If you choose a rainfall showerhead, you can expect to pay from $25 to $150. The rain showerhead has a large, flat surface, and is generally considered an upgrade to your shower.
A ceiling-mounted showerhead can be anywhere from $80 to $300. Similar to the rainfall showerhead, this has a larger surface area and is attached to the middle of the ceiling. This reduces the water that ends up on the walls, preventing mildew growth.
Handheld showerheads typically range from $30 to $200. This type of showerhead detaches from the wall and is connected to a long hose. This type of showerhead allows you to perform multiple tasks, such as cleaning your pets or bath area.
Sliding Bar Showerhead
Sliding bar showerheads are fixed upon a bar that is mounted to the shower wall. You should expect to pay somewhere from $60 to $300. These offer the benefit of being able to adjust the height of the showerhead to your desire.

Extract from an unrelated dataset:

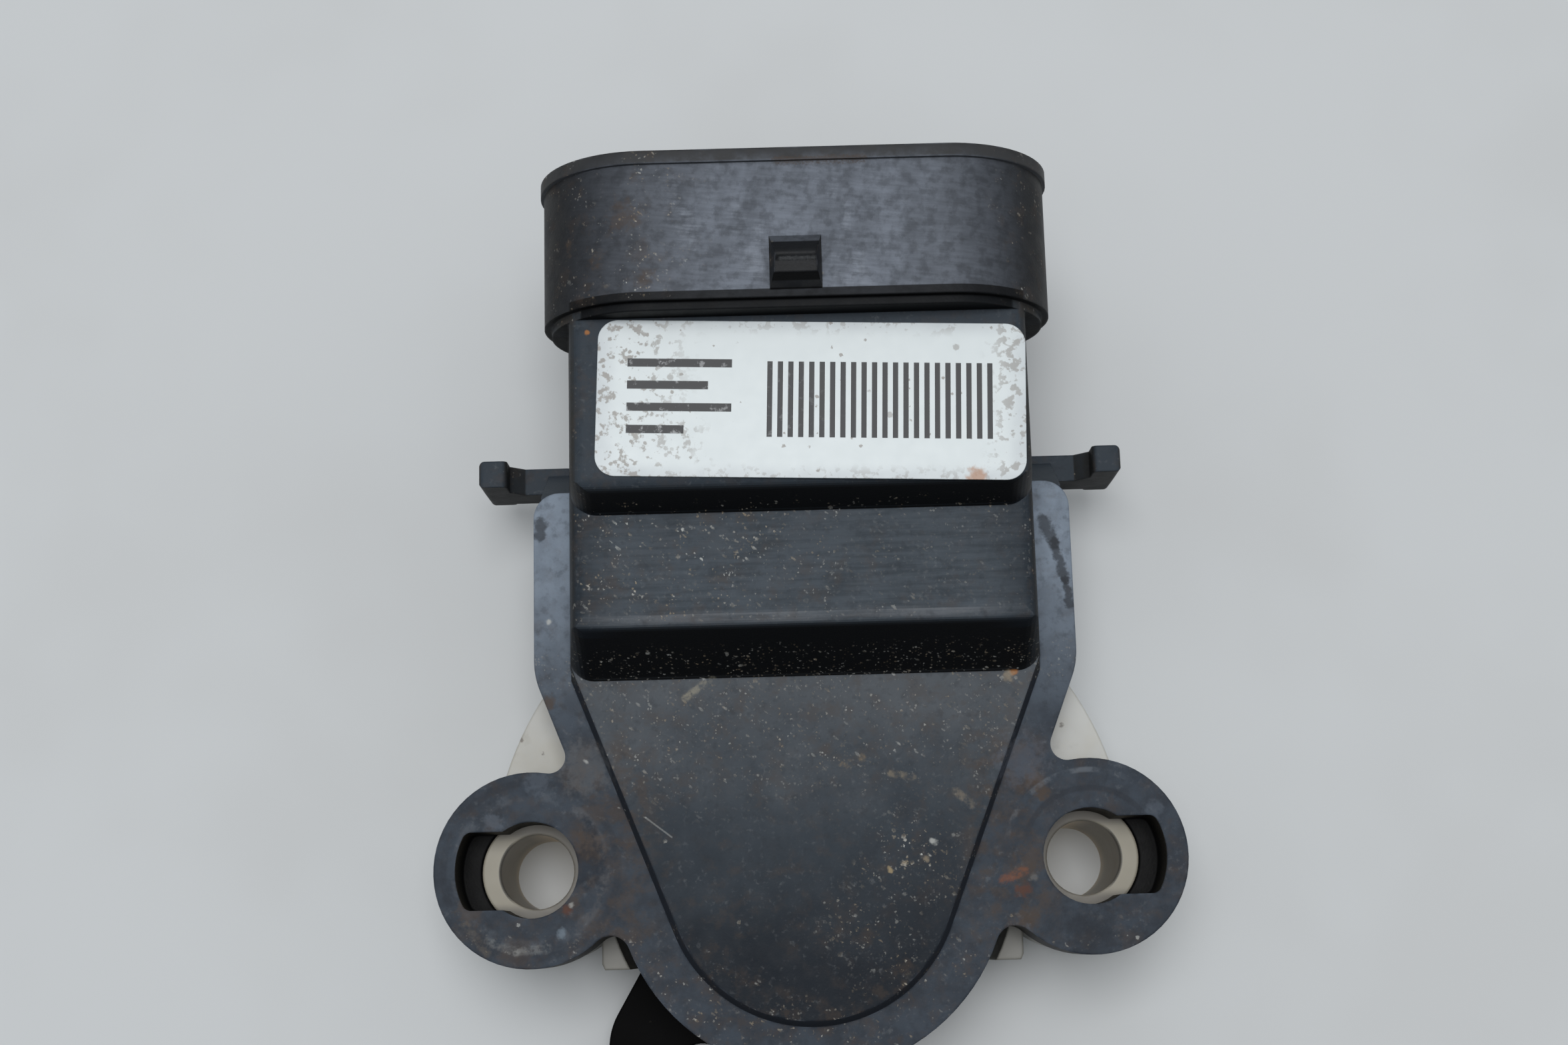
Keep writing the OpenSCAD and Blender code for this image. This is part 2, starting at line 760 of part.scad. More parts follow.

One of the more expensive options, dual showerheads consist of heads, usually controlled with one lever. These can range from roughly $100 to $1,000, but the cost varies depending on the type of each showerhead.
FAQs About Showerheads
Why should I replace my showerhead?
If you’re noticing abnormalities from your shower, such as low or high water pressure, leaks, or mold, you might want to consider getting a replacement, which will inevitably be of higher quality and improve your showers. Additionally, you might feel you need more features added to your shower, such as additional spray settings or a detachable head.
What benefits will I receive from a new showerhead?
If your showerhead is moldy, leaky, or clogged, a new showerhead will inevitably offer a higher functioning appliance. Plus, if you feel your showerhead doesn’t match your bathroom, a new showerhead can enhance the aesthetic of your bathroom.
What finish should I select?
You’ll have several options to pick from when selecting a finish, including chrome, nickel, brass, bronze, and stainless steel. Chrome is typically the least inexpensive option, while bronze and nickel are more expensive. Brass and stainless steel, somewhere in the middle, are both durable options and easy to maintain.